Compute the leading principal minors of the Hessian matrix to determine the nature of the critical point. The minors are:1. \( M_1 = 2 \)2. \( M_2 = \begin{vmatrix} 2 & -3 \ -3 & 6 \end{vmatrix} = (2)(6) - (-3)(-3) = 12 - 9 = 3 \)3. \( M_3 = \begin{vmatrix} 2 & -3 & 0 \ -3 & 6 & 4 \ 0 & 4 & 12 \end{vmatrix} = 2(6 \times 12 - 4 \times 4) + 3(-3 \times 12 + 4 \times 0) = 2(72 - 16) - 36 = 112 - 36 = 76 \).Since all minors \( M_1 > 0, M_2 > 0, M_3 > 0 \), the function has a minimum at the critical point.

Key concepts

Hessian Matrix

The Hessian matrix is a powerful tool in mathematical optimization that helps us understand the nature of critical points in a multivariable function. You can think of it as a matrix composed of all the second-order partial derivatives of a function. In simple terms, it tells us how the function curves around its critical points.
To construct a Hessian matrix for a function with variables like \(x_1, x_2, x_3\), you need to calculate the second derivatives for each possible pair of variables:

• Second derivative with respect to the same variable, like \(\frac{\partial^2 z}{\partial x_1^2}\).
• Mixed second derivatives, like \(\frac{\partial^2 z}{\partial x_1 \partial x_2}\).

By combining these second derivatives in a specific order, we get the Hessian matrix, which in the case of our function is a 3x3 matrix.

Determinantal Test

The Determinantal Test uses the Hessian matrix to decide whether a given critical point is a minimum, maximum, or a saddle point.
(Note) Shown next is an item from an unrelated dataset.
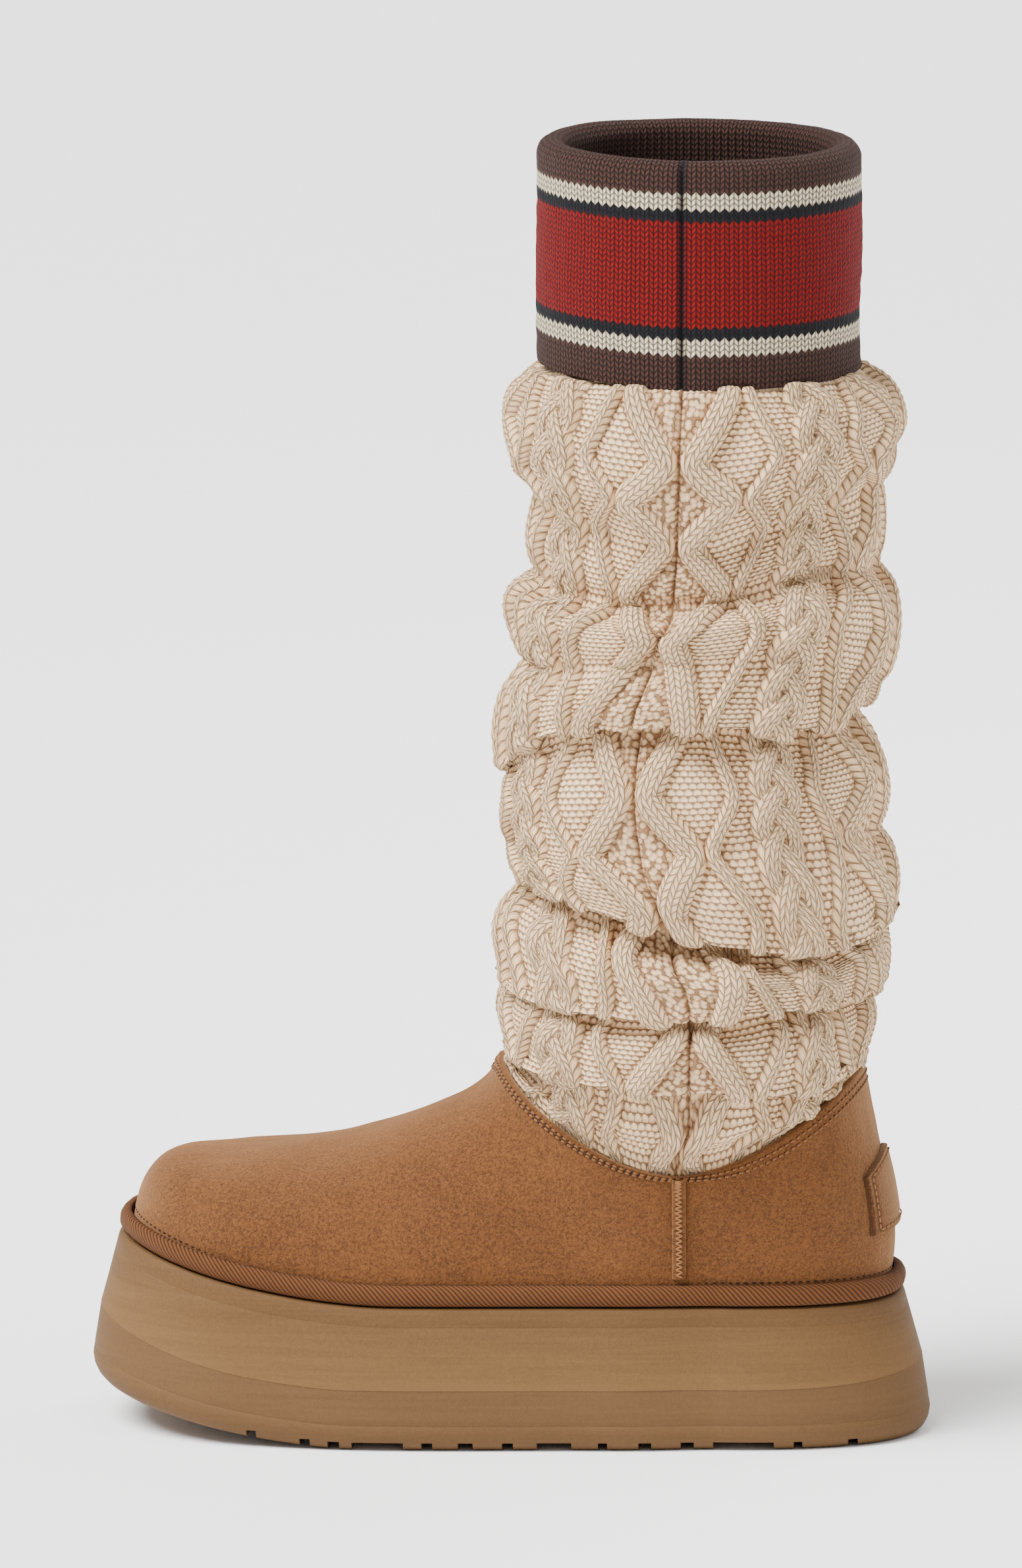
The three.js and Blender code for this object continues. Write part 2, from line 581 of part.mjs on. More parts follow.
function shaftColumn(angle) {
  const points = [];
  const top = CUFF_RADIUS - CUFF_WALL - FIT_GAP - 0.2;
  points.push(shaftPoint(angle, top, CUFF_BOTTOM + CUFF_LAP));
  points.push(shaftPoint(angle, top, CUFF_BOTTOM - 0.6));
  const edge = collarPoint(angle)[2];
  FOLDS.forEach((fold, k) => {
    const next = FOLDS[k + 1];
    const z = foldHeight(fold, angle);
    const below = next ? foldHeight(next, angle) : edge;
    const crease = foldRadius(fold, angle, "in");
    const swell = foldRadius(fold, angle, "out");
    const nextCrease = next ? foldRadius(next, angle, "in") : crease;
    const deep = z - below;
    if (k > 0) {
      points.push(shaftPoint(angle, crease, z + fold.tuck));
      points.push(shaftPoint(angle, lerp(crease, swell, 0.12), z - 0.03 * deep));
    } else {
      points.push(shaftPoint(angle, crease, CUFF_BOTTOM - 2));
    }
    points.push(shaftPoint(angle, lerp(crease, swell, 0.75), z - deep * fold.at * 0.5));
    points.push(shaftPoint(angle, swell, z - deep * fold.at));
    const lip = lerp(nextCrease, swell, 0.72);
    points.push(shaftPoint(angle, lerp(swell, lip, 0.45), z - deep * lerp(fold.at, 1, 0.55)));
    if (next) points.push(shaftPoint(angle, lip, below + (next.tuck > 0 ? 0.4 : 0.1 * deep)));
  });
  points.push(tuckPoint(angle, OUTSIDE - 0.9, -3.2));
  points.push(tuckPoint(angle, OUTSIDE, 0.5));
  points.push(tuckPoint(angle, OUTSIDE, LAP));
  return points;
}

// The inner face of the knit runs straight past the creases, without their tucks.
function shaftInside(angle) {
  const points = [];
  const top = CUFF_RADIUS - CUFF_WALL - FIT_GAP - 0.2 - KNIT_WALL;
  points.push(shaftPoint(angle, top, CUFF_BOTTOM + CUFF_LAP));
  points.push(shaftPoint(angle, top, CUFF_BOTTOM - 6));
  const edge = collarPoint(angle)[2];
  FOLDS.forEach((fold, k) => {
    const next = FOLDS[k + 1];
    const z = foldHeight(fold, angle);
    const below = next ? foldHeight(next, angle) : edge;
    const crease = foldRadius(fold, angle, "in") - KNIT_WALL;
    const swell = foldRadius(fold, angle, "out") - KNIT_WALL - 1;
    const deep = z - below;
    if (k > 0) {
      points.push(shaftPoint(angle, crease, z + fold.tuck * 0.5));
    }
    if (next) points.push(shaftPoint(angle, swell - 0.15 * (swell - crease), z - deep * Math.min(0.6, fold.at)));
  });
  points.push(tuckPoint(angle, OUTSIDE + KNIT_WALL, 0));
  points.push(tuckPoint(angle, OUTSIDE + KNIT_WALL, LAP));
  return points;
}

// The cable-knit shaft, one slouching tube with its folds.
function sweaterShaft() {
  const columns = [];
  const inside = [];
  for (let c = 0; c < SHAFT_COLUMN_COUNT; c++) {
    const angle = (2 * Math.PI * c) / SHAFT_COLUMN_COUNT;
    columns.push(shaftColumn(angle));
    inside.push(shaftInside(angle));
  }
  const rows = (list) => list[0].map((_, r) => list.map((points) => points[r]));
  return solidFromLoops([...rows(columns), ...rows(inside).reverse()], true);
}

// The striped cuff: a doubled band, thickest at its rolled rim. out counts from the outer face inwards as
// a share of the rim's thickness, up is a share of the cuff's height.
const CUFF_SECTION = [
  { inwards: 0, up: 0 },
  { inwards: -0.02, up: 0.25 },
  { inwards: 0, up: 0.6 },
  { inwards: 0, up: 0.9 },
  { inwards: 0.12, up: 0.965 },
  { inwards: 0.45, up: 1 },
  { inwards: 0.82, up: 0.975 },
  { inwards: 1, up: 0.91 },
  { inwards: 0.93, up: 0.8 },
  { inwards: 0.66, up: 0.5 },
];
function cuff() {
  const loop = (radius, z) => {
    const points = [];
    for (let c = 0; c < SHAFT_COLUMN_COUNT; c++) points.push(shaftPoint((2 * Math.PI * c) / SHAFT_COLUMN_COUNT, radius, z));
    return points;
  };
  const loops = CUFF_SECTION.map(({ inwards, up }) => loop(CUFF_RADIUS - inwards * CUFF_RIM, CUFF_BOTTOM + up * CUFF_HEIGHT));
  loops.push(loop(CUFF_RADIUS - CUFF_WALL, CUFF_BOTTOM + CUFF_LAP + 4));
  loops.push(loop(CUFF_RADIUS - CUFF_WALL, CUFF_BOTTOM));
  return solidFromLoops(loops, true);
}

// The boot, as the pieces that its maker puts together
const boot = new THREE.Group();
boot.name = "sweater_boot";
function add(name, geometry, finish) {
  const material = new THREE.MeshStandardMaterial({ ...FINISHES[finish], metalness: 0 });
  const mesh = new THREE.Mesh(geometry, material);
  mesh.name = name;
  boot.add(mesh);
}
add("outsole", outsole(), "tread");
add("midsole", midsole(), "foam");
add("insole", insole(), "fleece");
add("welt_binding", weltBinding(), "binding");
add("suede_upper", suedeUpper(), "suede");
add("side_seam_lateral", sideSeam(-1), "suede");
add("side_seam_medial", sideSeam(1), "suede");
add("heel_patch", heelPatch(), "suede");
add("sweater_shaft", sweaterShaft(), "cream");
add("cuff", cuff(), "brown");

export default boot;
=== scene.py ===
# A left pull-on platform boot: suede foot, slouching cable-knit shaft and striped knit cuff.
# Lengths are in millimetres and become metres when a mesh is made. The toe points to -X, the outer side
# to -Y, and the ground is z = 0. Angles run from the toe round the outer side to the heel.
import math

import bmesh
import bpy
import numpy as np
from mathutils import Euler, Matrix, Vector


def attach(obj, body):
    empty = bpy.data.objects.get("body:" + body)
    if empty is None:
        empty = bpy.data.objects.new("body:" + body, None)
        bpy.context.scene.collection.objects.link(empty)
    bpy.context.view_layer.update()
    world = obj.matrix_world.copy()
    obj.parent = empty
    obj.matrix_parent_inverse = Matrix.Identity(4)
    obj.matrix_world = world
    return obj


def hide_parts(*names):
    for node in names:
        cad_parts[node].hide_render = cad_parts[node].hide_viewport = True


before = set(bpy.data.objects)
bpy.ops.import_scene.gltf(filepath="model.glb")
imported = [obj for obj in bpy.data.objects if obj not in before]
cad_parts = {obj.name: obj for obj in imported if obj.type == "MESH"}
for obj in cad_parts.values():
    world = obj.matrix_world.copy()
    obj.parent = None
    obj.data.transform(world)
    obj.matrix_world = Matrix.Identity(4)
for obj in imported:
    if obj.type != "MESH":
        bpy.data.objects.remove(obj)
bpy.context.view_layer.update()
MM = 0.001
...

We do this by evaluating the determinants of the leading principal minors of the Hessian.
Here's how it works:

• Principal Minor: It's a smaller square matrix derived from the top-left corner of the Hessian.
• Check their determinants sequentially: \(M_1\), \(M_2\), and \(M_3\).
• The signs of these determinants tell us the nature of the critical point:
• All positive: Local minimum.
• Alternating in sign starting with a negative: Local maximum.
• Any other pattern: Saddle point.

For the function in our exercise, all principal minors were positive, indicating a local minimum.

Critical Points

Critical points are where the first derivatives (slopes) of the function become zero, representing where the function may have extreme values (like peaks, valleys, or saddle points).
To find these points for our function, we followed these steps:

• First Partial Derivatives: Compute these derivatives with respect to each variable and find where they all equal zero.
• Solve the resulting system of equations, leading you to the critical point.

In our problem, we found that \(x_1 = 0, x_2 = 0, x_3 = 0\) forms a critical point, meaning around this point, the function's slope is flat in all directions. The nature of this point was further analyzed using the Hessian matrix and Determinantal Test to confirm it's a minimum.